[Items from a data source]
=====
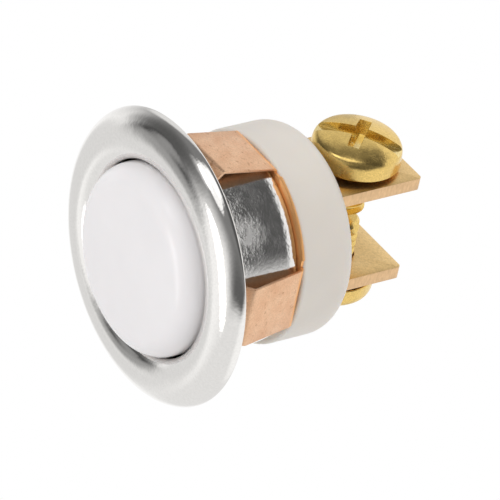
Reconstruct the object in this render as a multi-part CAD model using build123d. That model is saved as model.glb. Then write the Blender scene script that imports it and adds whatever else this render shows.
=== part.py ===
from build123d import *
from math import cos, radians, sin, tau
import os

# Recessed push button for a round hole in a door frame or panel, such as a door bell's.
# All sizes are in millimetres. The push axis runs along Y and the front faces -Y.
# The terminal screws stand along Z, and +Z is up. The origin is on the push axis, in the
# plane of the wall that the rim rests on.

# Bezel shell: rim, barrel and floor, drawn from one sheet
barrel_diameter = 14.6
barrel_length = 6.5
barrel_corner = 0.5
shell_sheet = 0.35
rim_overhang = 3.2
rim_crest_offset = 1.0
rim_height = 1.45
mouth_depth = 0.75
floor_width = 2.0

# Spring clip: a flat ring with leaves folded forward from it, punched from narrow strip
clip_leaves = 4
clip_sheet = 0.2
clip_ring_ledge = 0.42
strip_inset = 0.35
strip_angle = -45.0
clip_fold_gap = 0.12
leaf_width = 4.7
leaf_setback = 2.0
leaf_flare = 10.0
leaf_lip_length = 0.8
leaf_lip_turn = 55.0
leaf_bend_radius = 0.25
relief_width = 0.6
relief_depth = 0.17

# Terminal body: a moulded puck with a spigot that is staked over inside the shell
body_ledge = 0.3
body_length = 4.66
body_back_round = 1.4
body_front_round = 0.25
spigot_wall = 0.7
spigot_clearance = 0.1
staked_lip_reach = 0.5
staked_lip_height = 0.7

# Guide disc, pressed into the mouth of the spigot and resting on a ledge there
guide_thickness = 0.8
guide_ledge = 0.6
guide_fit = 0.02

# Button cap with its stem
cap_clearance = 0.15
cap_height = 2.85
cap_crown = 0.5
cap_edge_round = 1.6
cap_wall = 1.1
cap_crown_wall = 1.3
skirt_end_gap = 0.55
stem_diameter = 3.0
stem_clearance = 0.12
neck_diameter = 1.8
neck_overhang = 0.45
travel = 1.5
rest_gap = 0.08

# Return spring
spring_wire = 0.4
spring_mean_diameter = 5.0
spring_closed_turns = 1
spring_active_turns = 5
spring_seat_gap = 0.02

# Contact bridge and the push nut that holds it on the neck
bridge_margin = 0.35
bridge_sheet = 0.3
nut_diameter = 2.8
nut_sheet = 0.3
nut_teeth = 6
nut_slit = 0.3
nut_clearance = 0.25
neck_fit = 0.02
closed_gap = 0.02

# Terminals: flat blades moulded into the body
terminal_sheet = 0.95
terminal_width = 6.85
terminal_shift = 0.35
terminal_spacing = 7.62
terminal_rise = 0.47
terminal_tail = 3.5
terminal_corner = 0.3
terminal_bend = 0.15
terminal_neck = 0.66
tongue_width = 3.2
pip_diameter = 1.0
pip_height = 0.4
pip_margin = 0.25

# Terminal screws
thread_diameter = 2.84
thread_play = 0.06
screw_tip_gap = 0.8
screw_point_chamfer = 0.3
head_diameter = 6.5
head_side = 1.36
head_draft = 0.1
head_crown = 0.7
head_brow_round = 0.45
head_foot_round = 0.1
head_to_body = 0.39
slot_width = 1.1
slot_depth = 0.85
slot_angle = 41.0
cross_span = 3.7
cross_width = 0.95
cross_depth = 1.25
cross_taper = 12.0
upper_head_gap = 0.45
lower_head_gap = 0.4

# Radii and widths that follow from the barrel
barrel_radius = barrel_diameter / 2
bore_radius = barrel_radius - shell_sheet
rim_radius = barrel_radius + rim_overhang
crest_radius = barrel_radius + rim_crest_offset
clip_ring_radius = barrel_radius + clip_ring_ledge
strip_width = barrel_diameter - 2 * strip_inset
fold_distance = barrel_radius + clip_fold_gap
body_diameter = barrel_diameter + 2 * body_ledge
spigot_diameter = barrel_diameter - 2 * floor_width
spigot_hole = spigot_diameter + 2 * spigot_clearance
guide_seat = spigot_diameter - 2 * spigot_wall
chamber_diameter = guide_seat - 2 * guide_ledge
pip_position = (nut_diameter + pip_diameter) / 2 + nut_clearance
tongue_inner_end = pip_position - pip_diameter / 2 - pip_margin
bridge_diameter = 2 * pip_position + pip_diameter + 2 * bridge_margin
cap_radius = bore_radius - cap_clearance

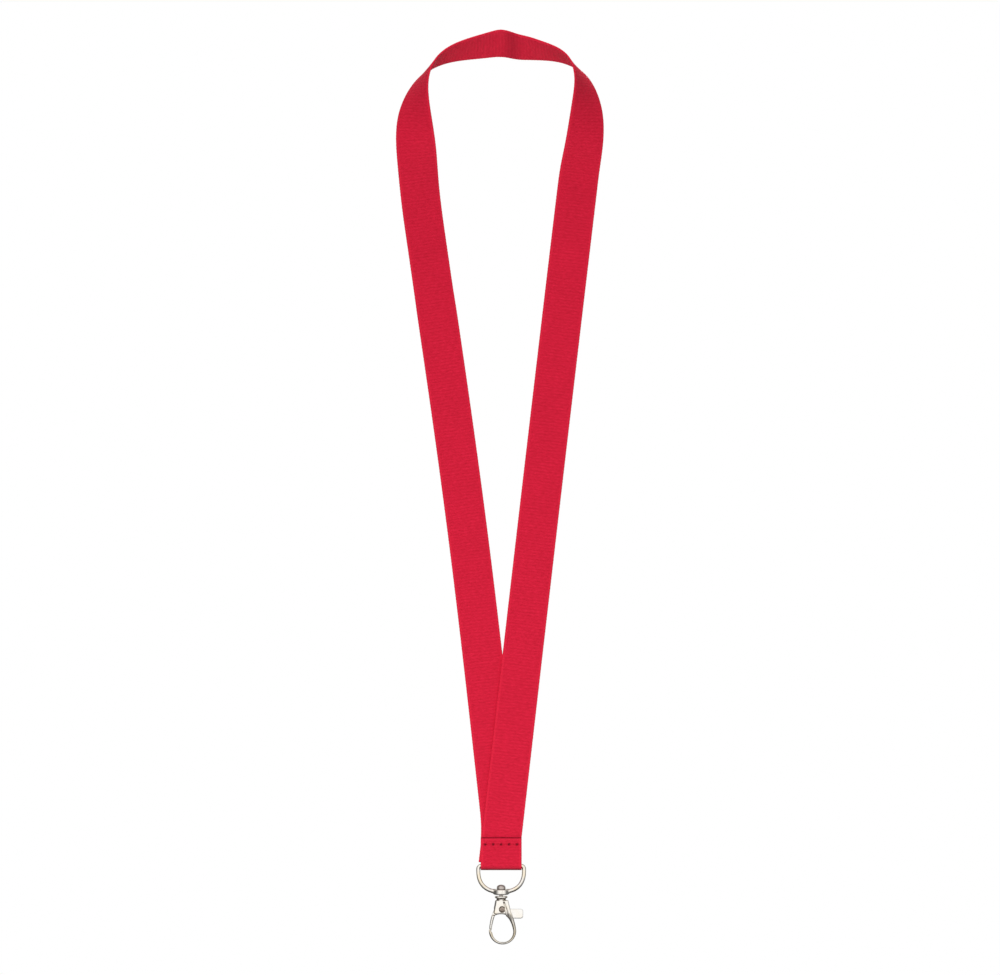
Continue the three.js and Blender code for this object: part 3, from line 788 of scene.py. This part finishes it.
=====
## Aim of the exercise
Reproduce each record shown above without altering a single word.

## Answer for the task
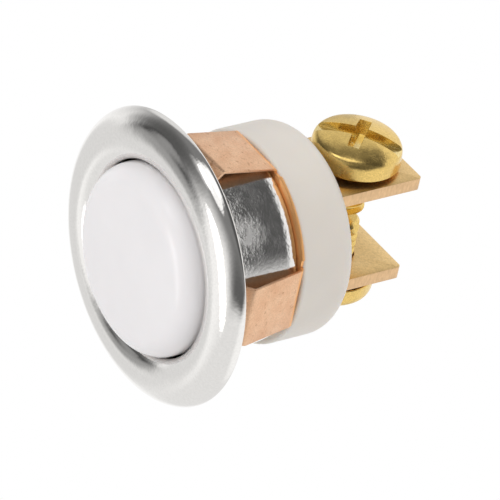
Reconstruct the object in this render as a multi-part CAD model using build123d. That model is saved as model.glb. Then write the Blender scene script that imports it and adds whatever else this render shows.
=== part.py ===
from build123d import *
from math import cos, radians, sin, tau
import os

# Recessed push button for a round hole in a door frame or panel, such as a door bell's.
# All sizes are in millimetres. The push axis runs along Y and the front faces -Y.
# The terminal screws stand along Z, and +Z is up. The origin is on the push axis, in the
# plane of the wall that the rim rests on.

# Bezel shell: rim, barrel and floor, drawn from one sheet
barrel_diameter = 14.6
barrel_length = 6.5
barrel_corner = 0.5
shell_sheet = 0.35
rim_overhang = 3.2
rim_crest_offset = 1.0
rim_height = 1.45
mouth_depth = 0.75
floor_width = 2.0

# Spring clip: a flat ring with leaves folded forward from it, punched from narrow strip
clip_leaves = 4
clip_sheet = 0.2
clip_ring_ledge = 0.42
strip_inset = 0.35
strip_angle = -45.0
clip_fold_gap = 0.12
leaf_width = 4.7
leaf_setback = 2.0
leaf_flare = 10.0
leaf_lip_length = 0.8
leaf_lip_turn = 55.0
leaf_bend_radius = 0.25
relief_width = 0.6
relief_depth = 0.17

# Terminal body: a moulded puck with a spigot that is staked over inside the shell
body_ledge = 0.3
body_length = 4.66
body_back_round = 1.4
body_front_round = 0.25
spigot_wall = 0.7
spigot_clearance = 0.1
staked_lip_reach = 0.5
staked_lip_height = 0.7

# Guide disc, pressed into the mouth of the spigot and resting on a ledge there
guide_thickness = 0.8
guide_ledge = 0.6
guide_fit = 0.02

# Button cap with its stem
cap_clearance = 0.15
cap_height = 2.85
cap_crown = 0.5
cap_edge_round = 1.6
cap_wall = 1.1
cap_crown_wall = 1.3
skirt_end_gap = 0.55
stem_diameter = 3.0
stem_clearance = 0.12
neck_diameter = 1.8
neck_overhang = 0.45
travel = 1.5
rest_gap = 0.08

# Return spring
spring_wire = 0.4
spring_mean_diameter = 5.0
spring_closed_turns = 1
spring_active_turns = 5
spring_seat_gap = 0.02

# Contact bridge and the push nut that holds it on the neck
bridge_margin = 0.35
bridge_sheet = 0.3
nut_diameter = 2.8
nut_sheet = 0.3
nut_teeth = 6
nut_slit = 0.3
nut_clearance = 0.25
neck_fit = 0.02
closed_gap = 0.02

# Terminals: flat blades moulded into the body
terminal_sheet = 0.95
terminal_width = 6.85
terminal_shift = 0.35
terminal_spacing = 7.62
terminal_rise = 0.47
terminal_tail = 3.5
terminal_corner = 0.3
terminal_bend = 0.15
terminal_neck = 0.66
tongue_width = 3.2
pip_diameter = 1.0
pip_height = 0.4
pip_margin = 0.25

# Terminal screws
thread_diameter = 2.84
thread_play = 0.06
screw_tip_gap = 0.8
screw_point_chamfer = 0.3
head_diameter = 6.5
head_side = 1.36
head_draft = 0.1
head_crown = 0.7
head_brow_round = 0.45
head_foot_round = 0.1
head_to_body = 0.39
slot_width = 1.1
slot_depth = 0.85
slot_angle = 41.0
cross_span = 3.7
cross_width = 0.95
cross_depth = 1.25
cross_taper = 12.0
upper_head_gap = 0.45
lower_head_gap = 0.4

# Radii and widths that follow from the barrel
barrel_radius = barrel_diameter / 2
bore_radius = barrel_radius - shell_sheet
rim_radius = barrel_radius + rim_overhang
crest_radius = barrel_radius + rim_crest_offset
clip_ring_radius = barrel_radius + clip_ring_ledge
strip_width = barrel_diameter - 2 * strip_inset
fold_distance = barrel_radius + clip_fold_gap
body_diameter = barrel_diameter + 2 * body_ledge
spigot_diameter = barrel_diameter - 2 * floor_width
spigot_hole = spigot_diameter + 2 * spigot_clearance
guide_seat = spigot_diameter - 2 * spigot_wall
chamber_diameter = guide_seat - 2 * guide_ledge
pip_position = (nut_diameter + pip_diameter) / 2 + nut_clearance
tongue_inner_end = pip_position - pip_diameter / 2 - pip_margin
bridge_diameter = 2 * pip_position + pip_diameter + 2 * bridge_margin
cap_radius = bore_radius - cap_clearance

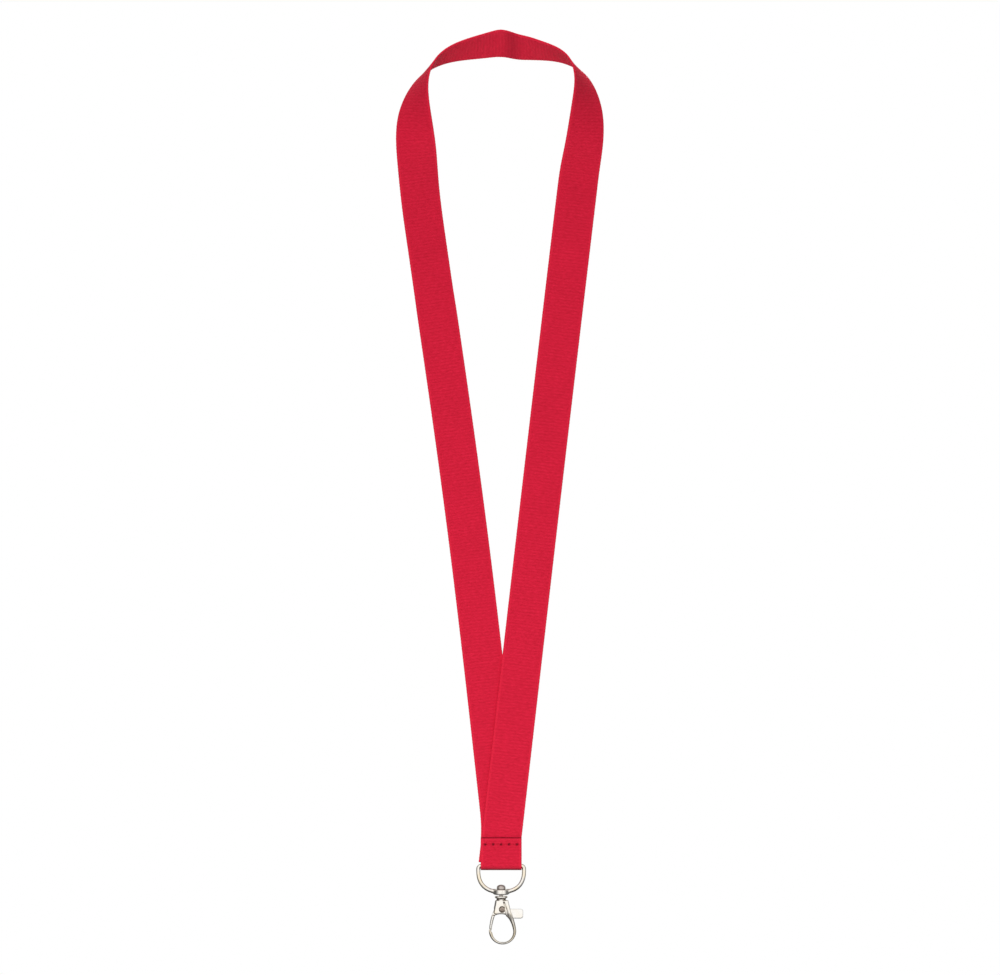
Continue the three.js and Blender code for this object: part 3, from line 788 of scene.py. This part finishes it.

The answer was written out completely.